When U.S. travelers set their sights on an adventurous international getaway, New Zealand is often the bull's-eye, but there is a closer, cheaper and equally action-packed trip to had in Alberta, which is forecasted to have 120 percent more snowfall than average this year. Alberta also hosts plenty of skiable acres at the so-called "SkiBig3," including Mt. Norquay, the Lake Louise Ski Resort and Sunshine Village. New this year, SkiBig3 lift ticket holders have free access to the Banff Hot Springs, where the legendary Fairmont Banff Springs offers scenic surroundings inside Banff National Park.
Japan's northernmost island, Hokkaido, receives an average of 25 to 63 feet of powder every year. In Hokkaido, you'll find Kiroro Ski Resort, which boasts modern facilities and few crowds with 21 runs suited to all standards including beginner, intermediate and advanced skiers with light powder runs throughout the trees. Stay at The Kiroro, a Tribute Portfolio Hotel and newly renovated property. After a long day of skiing, guests can venture into The Kiroro's rustic new lobby and warm up next to the fireplace while taking in the beauty of the mountainous landscape through floor-to-ceiling windows. Guests can also enjoy the on-site traditional Japanese onsen (hot spring), which includes a soothing stone sauna. Even better, you'll be able to savor memorable and locally inspired Japanese meals after hitting the slopes.
New York State
With over 50 downhill ski centers, New York State offers versatile ski areas and experiences that are easily accessible from many destinations along the East Coast and the Midwest. Hunter Mountain and Belleayre Mountain in the Catskills make for a quick and easy weekend trip from New York City. Plus, skiers can head north for an Adirondacks getaway at Gore Mountain. For a world-class skiing experience, head to Lake Placid's Whiteface Mountain, which was home to the Winter Olympic Games in 1980. In Lake Placid, you'll also find the charming Whiteface Lodge, a great retreat for delicious meals and cocktails after a day on the slopes.
Les Deux Alpes, France
Located near Lyon and Geneva in Rhone-Alpes, France, Les Deus Alpes is known for its lively party scene. And with over 1,000 acres of skiing and fresh snow daily, Les Deus Alpes also has wonderful outdoor runs that are well-suited for avid skiers. Twelve black runs provide challenging terrain, while beginners and ski-averse guests can tackle easier slopes and catch up on rest and relaxation at "day club" Pano Bar. Another bonus: Aside from plenty of chairlifts, the resort also has two gondolas, three cable cars, one aerial tramway and even a funicular railway.

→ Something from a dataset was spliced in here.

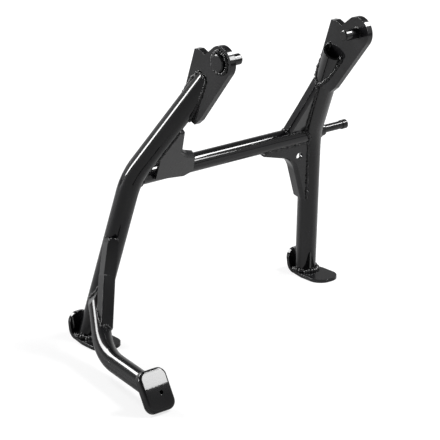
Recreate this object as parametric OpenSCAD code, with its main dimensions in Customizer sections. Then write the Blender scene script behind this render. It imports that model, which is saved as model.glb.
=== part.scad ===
// Motorcycle centre stand, welded from tube, plate and folded sheet.
// Millimetres. +Z up, +Y towards the front of the motorcycle, +X to its right.
// The origin is on the ground under the left foot plate. The pieces are drawn about the
// middle of the stand and moved there at the end.

/* [Legs] */

// Outside diameter of the two leg tubes
leg_od = 25; // [23:0.5:27]

// Wall of the leg tubes
leg_wall = 2.8; // [2:0.2:3.6]

// Sideways distance from the centre to a leg axis on the ground
foot_half = 164.6; // [158:0.2:172]

// Sideways distance from the centre to a leg axis at the bend
bend_half = 132.4; // [129:0.1:136]

// Height of the leg bend above the ground
bend_z = 192.9; // [188:0.1:198]

// How far behind the foot the leg bend lies
bend_back = 41.1; // [37:0.1:45]

// Sideways distance from the centre to a leg axis at the top end
top_half = 91.4; // [90.6:0.1:91.8]

// How far behind the foot the top end lies
top_back = 125.3; // [123:0.1:127]

// Height of the leg's top end on its axis
top_z = 318.6; // [316:0.1:322]

// How much lower the right leg's top end is cut than the left's
right_trim = 6.5; // [2:0.5:9]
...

Crested Butte, an isolated former mining town offers a slow pace, family-friendly and expert-approved slopes and striking surroundings. An enduring passion among powder hounds has lured experienced skiers to this tiny, off-the-beaten-path snowy retreat. Aside from excellent terrain along Teocalli Bowl and the North Face, you can also enjoy a snowcat driving experience, the Coal Breaker Coffee Co. and the Umbrella Bar at Ten Peaks, not to mention more than 120 trails.